Many moons ago, when I got my first computer and wanted to program, I convinced my Dad to buy me a C book and compiler. Unlike many other people I didn’t start with BASIC or other “beginner” languages. Instead, I went straight into the dark woods of C-land, and I had a blast. Of course, being a first class dork, one of the first things I programmed was a terribly lame adventure game:
I eventually migrated to C++, then Java, and finally C#. As I’ve said before, I like just about every programming language as long as my limited brain can grok what’s required to use it. Thus, I have very, very little religion when it comes to programming languages. Some people deride anything that isn’t their favorite. C, C#, Java, C++, Ruby, and Python all have their fair share of bigots. I have better things to do with my energy than to hate other perfectly good languages. Yes, I’m of the “can’t the nerds of the world just get along” camp. Of course, there is only one true editor, all others are simply inferior.> n
You go north.
You're standing in a musty, underlit room with only one exit.
The only thing you see are other nerds.
Anyway, I think our progression through programming languages is interesting. Most of the folks that I work with have progressed similarly through languages. Many of them stopped at Java, some went to C#, and others have found nirvana with Ruby or Python. Something that I think is amazing is how many refuse to go back. It’s so common these days to talk to programmers who have found their last resting spot with C# or Ruby, and when asked, simply refuse to consider using a language they’ve already “moved on” from, or at the very least, would only begrudgingly do so.
As software developers, and ultimately, engineers, why do we get religion so fast when we find a solution to a specific problem. All problems are different, and thus should be subjectively evaluated based on their attributes within a specific business context. “Huh?”, you say? Here’s what I mean, please follow along:
- All problems are unique across multiple facets. A typical set of facets might be: time to solve, required performance, resources available, and solution criticality. A collection of these attributes make up the problem and it’s container, the business context.

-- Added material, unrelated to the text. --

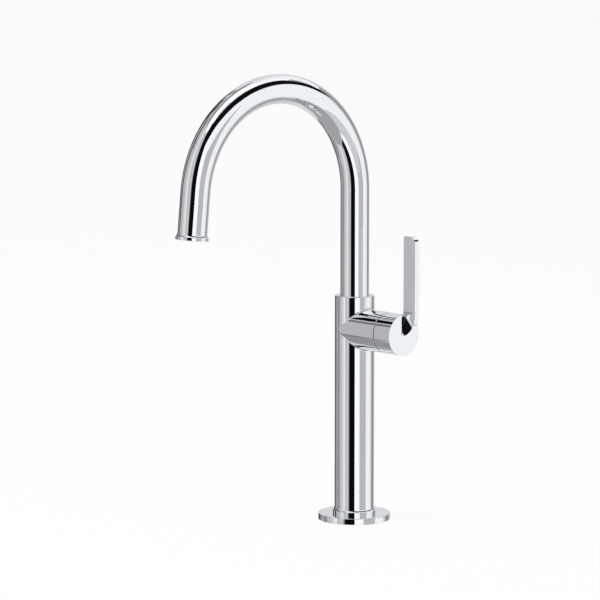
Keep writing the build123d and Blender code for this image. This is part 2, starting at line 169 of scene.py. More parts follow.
class FaucetFinishSettings(bpy.types.PropertyGroup):
    """Colours of the finishes."""

    chrome: shade("Chrome", "Plated metal", (0.95, 0.967, 1.0))
    seam: shade("Seam plastic", "Ring inside the seam", (0.12, 0.12, 0.125))
    brass: shade("Brass", "Machined brass", (0.72, 0.53, 0.25))
    copper: shade("Copper", "Supply tubes", (0.72, 0.38, 0.24))
    steel: shade("Steel", "Set screws", (0.5, 0.5, 0.51))
    rubber: shade("Rubber", "Seals and gasket", (0.022, 0.022, 0.023))
    ceramic: shade("Ceramic", "Valve discs", (0.86, 0.85, 0.81))
    grey_plastic: shade("Grey plastic", "Cartridge mouldings", (0.42, 0.43, 0.44))
    white_plastic: shade("White plastic", "Aerator mouldings", (0.8, 0.8, 0.79))
    roughness: factor("Chrome roughness", "Roughness of the plated metal", 0.02)


class FaucetStageSettings(bpy.types.PropertyGroup):
    """Camera, floor and light."""

    camera_azimuth: bearing("Camera azimuth", "The camera's direction, from -Y towards +X", 47.049)
    camera_distance: length("Camera distance", "Level distance to the column", 2.5865, 0.1, 10.0)
    camera_height: length("Camera height", "Height of the camera", 0.5221)
    camera_yaw: bearing("Camera yaw", "How far the camera looks past the column's axis", 0.9711)
    camera_pitch: bearing("Camera pitch", "How far the camera looks down", 7.5842)
    focal_length: bpy.props.FloatProperty(
        name="Focal length",
        description="Focal length in millimetres on a 36 mm sensor",
        default=195.28,
    )
    card_radius: length("Card distance", "Distance of the studio's cards", 60.0, 1.0, 100.0)
    card_height: length("Card height", "Height of the middle of the cards", 0.17)
    card_tint: shade("Card tint", "Tint of the cards' light", (0.992, 0.997, 1.0))
    floor_shade: factor("Floor", "Grey level of the floor", 0.9)
    floor_glow: factor("Floor glow", "How far the camera sees the floor as plain white", 0.9)


# Nodes


class Wire:
    """A node's socket that can be used in Python arithmetic."""

    def __init__(self, build, socket):
        self.build = build
        self.socket = socket

    def calculate(self, operation, *others):
        values = {index + 1: value for index, value in enumerate(others)}
        values[0] = self
        return self.build.add("ShaderNodeMath", {"operation": operation}, values)

    def reflected(self, operation, other):
        return self.build.add("ShaderNodeMath", {"operation": operation}, {0: other, 1: self})

    def __add__(self, other):
        return self.calculate("ADD", other)

    def __radd__(self, other):
        return self.reflected("ADD", other)

    def __sub__(self, other):
        return self.calculate("SUBTRACT", other)

    def __rsub__(self, other):
        return self.reflected("SUBTRACT", other)

    def __mul__(self, other):
        return self.calculate("MULTIPLY", other)

    def __rmul__(self, other):
        return self.reflected("MULTIPLY", other)

    def __truediv__(self, other):
        return self.calculate("DIVIDE", other)

    def __rtruediv__(self, other):
        return self.reflected("DIVIDE", other)

    def least(self, other):
        return self.calculate("MINIMUM", other)

    def most(self, other):
        return self.calculate("MAXIMUM", other)

    def sine(self):
        return self.calculate("SINE")

    def cosine(self):
        return self.calculate("COSINE")


class Build:
    """Adds nodes to a tree."""

    def __init__(self, tree):
        self.tree = tree

    def add(self, kind, settings=None, values=None, output=0):
        """One node: its settings first, then the values or links of its sockets."""
        node = self.tree.nodes.new(kind)
        for name, value in (settings or {}).items():
            setattr(node, name, value)
        for name, value in (values or {}).items():
            socket = node.inputs[name]
            if isinstance(value, Wire):
                self.tree.links.new(value.socket, socket)
            else:
                socket.default_value = value
        if not node.outputs:
            return node
        return Wire(self, node.outputs[output])

    def outputs(self, wire, *names):
        """Outputs of the node that a wire comes from."""
        return [Wire(self, wire.socket.node.outputs[name]) for name in names]

    def group_input(self, name):
        """A named input of a geometry tree, as a wire."""
        node = self.tree.nodes.new("NodeGroupInput")
        return Wire(self, node.outputs[name])


# Materials


def new_material(name):
    material = bpy.data.materials.new(name + "_finish")
    material.use_nodes = True
    material.node_tree.nodes.clear()
    return material, Build(material.node_tree)


def surface(build, shader):
    build.add("ShaderNodeOutputMaterial", {}, {"Surface": shader})


def rgba(colour, level=1.0):
    return (*(part * level for part in colour), 1.0)


def noise(build, place, scale, detail, roughness):
    return build.add(
        "ShaderNodeTexNoise", {},
        {"Vector": place, "Scale": scale, "Detail": detail, "Roughness": roughness},
    )


def bumped(build, strength, distance, height):
    return build.add(
        "ShaderNodeBump", {}, {"Strength": strength, "Distance": distance, "Height": height}
    )


def mixed_colour(build, share, first, last):
    values = {0: share, 6: first, 7: last}
    return build.add("ShaderNodeMix", {"data_type": "RGBA"}, values, output=2)


def principled(build, values):
    surface(build, build.add("ShaderNodeBsdfPrincipled", {}, values))


def chrome_material(name, colour, roughness):
    """Polished plating: faint polishing waves and a slightly uneven gloss."""
    material, build = new_material(name)
    place = build.add("ShaderNodeTexCoord", output=3)
    haze = noise(build, place, 90.0, 3.0, 0.55)
    wave = noise(build, place, 45.0, 1.0, 0.4)
    values = {
        "Base Color": mixed_colour(build, haze, rgba(colour), rgba(colour, 0.975)),
        "Metallic": 1.0,
        "Roughness": haze * (roughness * 0.6) + roughness * 0.7,
        "Normal": bumped(build, 0.003, 0.0004, wave),
    }
    principled(build, values)
    return material


def moulded_material(name, colour, roughness, grain=260.0, depth=0.05):
    """Moulded plastic or ceramic with a fine, even grain."""
    material, build = new_material(name)
    place = build.add("ShaderNodeTexCoord", output=3)
    grain_noise = noise(build, place, grain, 4.0, 0.6)
    values = {
        "Base Color": mixed_colour(build, grain_noise, rgba(colour, 0.92), rgba(colour)),
        "Roughness": grain_noise * 0.15 + roughness,
        "Normal": bumped(build, depth, 0.0003, grain_noise),
    }
    principled(build, values)
    return material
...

- The tools (read: programming language and related tool chain) that we choose to solve given problems should be chosen within a decision making framework constructed from the problem’s facets.
Ultimately you, the engineer and, potentially, your team, are asked to make technical decisions based on a critical review of the problem. Your business leaders and teammates trust you to make these value judgements in an agnostic way. Unfortunately, more times than not, engineers choose the tools they are most comfortable with to solve the problem, without critical examination of the others available to them. Of course, comfort, or more specifically, familiarity, is a valid criteria to consider when making tool chain decisions, but it should be weighed appropriately within the business context at hand.

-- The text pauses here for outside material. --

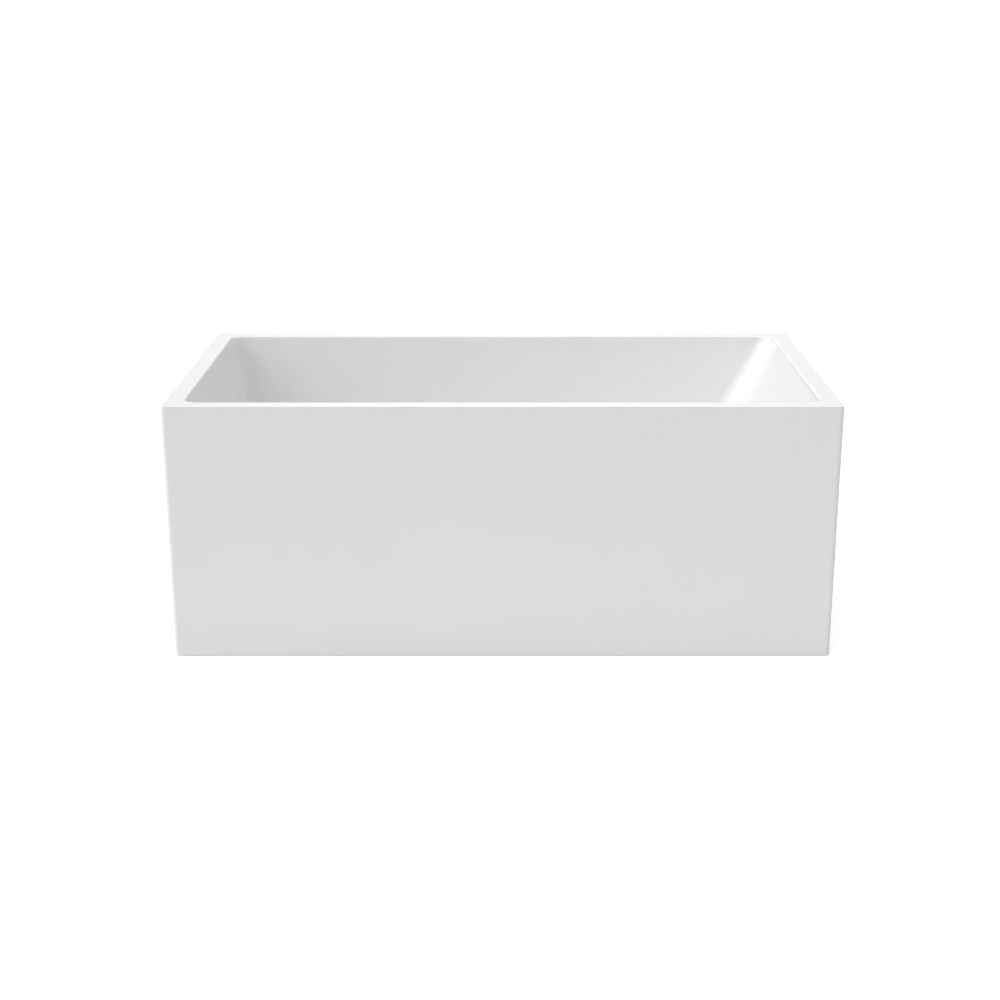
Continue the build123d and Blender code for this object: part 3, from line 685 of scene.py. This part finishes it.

For example, consider the following two scenarios where you are asked to build a parser for an ASCII flat file:
- You must do it by the end of the day. The file needs to be parsed and its records placed into a database where they will be retrieved at will. The program will only be rarely used, and the difference between a 1 hour run time and a 10 minute run time has little impact on the business.
- You must do it as fast as you can, without sacrificing quality. The file needs to be parsed and its records placed into a database where they will be retrieved at will. The program will be used daily, and the difference between a 1 hour run time and a 10 minute run time has a measurable business impact.
Ask yourself, what language would you use? Why did you pick that language? Did you even consider programming languages you haven’t used in recent work? I’ve worked with people in the past who will immediately say Java, or Python, or SomeOtherProgrammingLanguage without any discussion as to the alternatives. Heck, I don’t know about you, but I have to force myself to not provide implicit weighting to my personal biases.
So, anyway, like I said, recently I needed to parse an ASCII flat file. The files are about 230 MB large with 1.1 million records each, but there are some that are as large as 1 GB and 5 million records. To do the heavy lifting I chose C. This is why:
- This is a hobby, so the business context was simple: learning and fun.
- I wanted the program to be as fast and efficient as possible. Ideally, it should take no longer than 15 seconds to completely parse the largest of the available files.
- I may have several thousand of these files, so the different in run time between one minute and 15 seconds has a direct impact on my personal hobby productivity.
- The entire data set for a single file needs to be stored in memory. This means I need to be careful about how I read the file. My program uses memory mapped files.
I haven’t done a benchmark to know how fast I could have parsed these files using Java or C#, but I do know that I’m generally going as fast as I can reasonably expect to go with my current implementation. My business context didn’t provide time for micro-benchmarking. Had it, I might have written a few benchmarks prior to picking my language.
The examples I provided here are simplistic. The decisions we’re asked to make as software developers in our professional lives are inherently more complex with significantly more ambiguity. It’s our duty as professional programmers to make these decisions with no technology religion to ensure our value judgements satisfy the needs of the business and not simply our desire as programmers to avoid the unknown.